Data fabric is primarily used to tackle data integration challenges. It aims to provide a consistent view of data across the organization, regardless of its physical location or format.
Data mesh, however, places more emphasis on data as a product and domain-oriented data ownership. It encourages teams to treat their data as a valuable asset to be shared and consumed by others within the organization.
Data Fabric also often involves implementing specific technologies like data virtualization tools, API gateways, and data governance platforms. It's a more technology-driven approach.
And while data mesh might leverage some technologies, it's more about a cultural shift and organizational change, and its success hinges on establishing clear data ownership, self-service capabilities, and standardized data practices.
Data fabric vs data mesh: which should you use?
Choosing between data fabric vs data mesh depends on what problem you’re trying to solve. A data fabric is a good fit for organizations struggling with data silos and fragmented data sources, while a data mesh is ideal for organizations with diverse data domains that require autonomy and faster data delivery.
Use a Data Fabric if:
- You have siloed data. Your data is scattered across various systems and departments, making it difficult to access and integrate. A data fabric can unify your data landscape and provide a single point of access.
- You prioritize data consistency. Consistent data definitions and quality are crucial for your organization. A data fabric can help enforce data governance standards and ensure consistency across different data sources.

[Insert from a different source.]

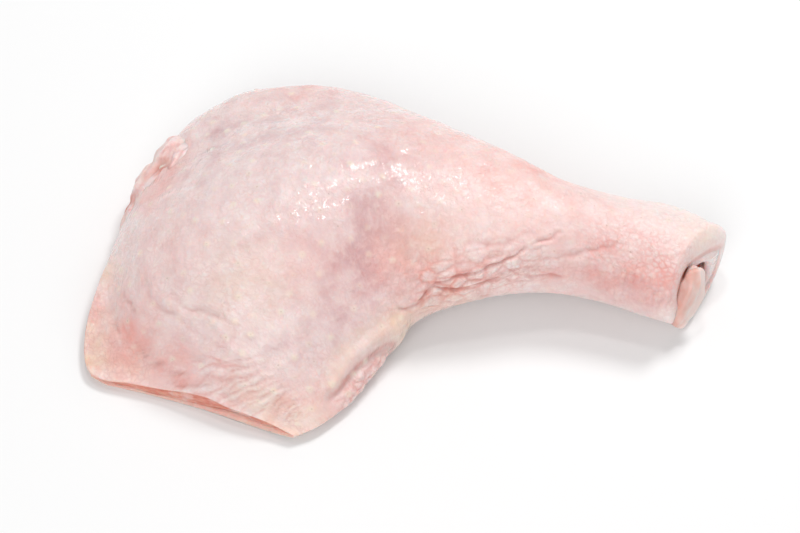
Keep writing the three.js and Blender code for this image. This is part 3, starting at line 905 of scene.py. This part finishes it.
def skin_height(points, u, zones, settings):
    """Height in mm that the skin stands out at each point, the blood in its folds, and how much more blood
    than usual shows through."""
    calm = (1 - zones.shank) * (1 - zones.apron)
    patches = ease(wander(points, 14.0, 31.0), -0.35, 0.35)
    fine = crinkle(points, FINE_LINES, 2.0)
    coarse = crinkle(points, COARSE_LINES, 12.0)
    rolls = pillows(fanned(points), ROLL, 8.0)
    cobbles = pillows(along_lie(points, KNEE_LIE, 0.55), COBBLE, 11.0)
    pearls = pillows(points, PEARL, 6.0)
    run = points @ (np.array(SHANK_LIE) / np.linalg.norm(SHANK_LIE))
    ridges = np.sin(2 * math.pi * run / RIDGE + 4.0 * wander(points, 4.0, 13.0))
    ridges = ridges * ease(wander(points, 5.0, 17.0), -0.5, 0.5)
    folds, red = crease_field(points)
    bumps = settings.goose_bumps

    # slow swells all over, then fine and coarse lines, and each pattern in its own zone
    height = zones.up * (0.42 * wander(points, 15.0, 1.0) + 0.2 * wander(points, 6.0, 5.0))
    height -= zones.up * fine * lerp(0.07, 0.03, calm * (1 - 0.7 * patches))
    height -= zones.up * coarse * (0.08 * calm * patches + 0.22 * zones.side + 0.08 * zones.shank)
    height += (0.7 * rolls - 0.35) * zones.fan
    height += (0.75 * cobbles - 0.3) * np.clip(zones.knee + 0.8 * zones.flap, 0, 1) * bumps
    height += (0.2 * pearls - 0.1) * zones.ankle_top * bumps
    height += (0.26 * ridges + 0.14 * pearls) * zones.ankle_side * bumps
    height -= folds * settings.crease_depth
    # the rolled edge over the flap, and the groove under it
    height += zones.fold * (1.5 * bell(zones.past_fold, -1.2, 1.4) - 0.8 * bell(zones.past_fold, 1.4, 0.8))

    # blood lies in the groove under the fold, and in the low lines between cobbles, rolls and ridges
    blood = red + 0.6 * bell(zones.past_fold, 0.8, 0.6) * zones.fold
    blood += 0.25 * np.clip(zones.knee + 0.6 * zones.flap, 0, 1) * (1 - ease(cobbles, 0.1, 0.65))
    blood += 0.25 * zones.fan * (1 - ease(rolls, 0.1, 0.6)) + 0.3 * coarse * zones.side
    blood += 0.06 * fine * zones.up + 0.2 * (1 - ease(ridges, -0.9, -0.2)) * zones.ankle_side
    # the tops of cobbles, rolls and pearls are white fat, and the blood shows between them
    kinds = ((cobbles, zones.knee + zones.flap), (rolls, zones.fan), (pearls, 0.7 * zones.ankle_top))
    valley = sum((1.6 * (1 - ease(top, 0.2, 0.9)) - 0.85) * np.clip(zone, 0, 1) for top, zone in kinds)
    return height, np.clip(blood, 0, 1), valley


def skin_tones(points, zones, blood, valley):
    """How mauve, rosy and fatty the skin is at each point, and the blood in its folds."""
    tones = np.zeros(points.shape[:-1] + (4,))
    for tone, patches in PATCHES.items():
        for run, degrees, radius, amount in patches:
            middle = leg_surface(run, math.radians(degrees), 0.0, hem_stand)
            away = np.linalg.norm(points - middle, axis=-1)
            tones[..., tone] += amount * bell(away, 0, radius)
    # fat lies along the fold over the flap, dark meat shows all over the thigh in a mauve that is partly
    # painted shade darkening its top, and all tones come and go
    tones[..., FAT] += 0.5 * bell(zones.past_fold, -2.6, 2.6) * zones.fold
    tones[..., MAUVE] += 0.42 * (1 - zones.shank) * (1 - zones.apron)
    breakup = 0.85 + 0.6 * wander(points, 6.0, 21.0)
    tones *= breakup[..., None]
    relief = np.clip(zones.knee + zones.flap + zones.fan + zones.ankle_top, 0, 1)
    tones[..., BLUSH] = np.maximum(tones[..., BLUSH], 0.25 * relief) * (1 + valley)
    tones[..., MAUVE] *= 1 - 0.5 * np.clip(-valley, 0, 1)
    tones = np.clip(tones, 0, 1)
    tones[..., BLOOD] = blood
    return tones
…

- You need faster data discovery. Your users struggle to find the data they need. A data fabric can simplify data discovery by providing a centralized catalog and search capabilities.
- You prefer Centralized control. Your organization thrives on a centralized approach to data management. A data fabric offers a central layer for managing data security, access, and governance.
Use a Data Mesh if:
- You have autonomous data domains. Your organization has distinct business domains with unique data needs. A data mesh empowers these domains to own and manage their data as products.
- Agility is key. Faster data delivery and analysis are critical for your business. A data mesh allows domain teams to work independently and deliver data products quickly.
- Data democratization is your goal. You want to make data more accessible across the organization. A data mesh fosters a culture of data sharing and self-service analytics.
- You're ready for a cultural shift. Your organization is open to a significant change in how data is managed and owned. A data mesh requires a shift towards decentralized ownership and collaboration.
Data fabric and data mesh can also be complementary, so you can use both. A data fabric can act as the underlying infrastructure for a data mesh.
It can provide a unified data layer for accessing and integrating data products created by domain teams in the data mesh.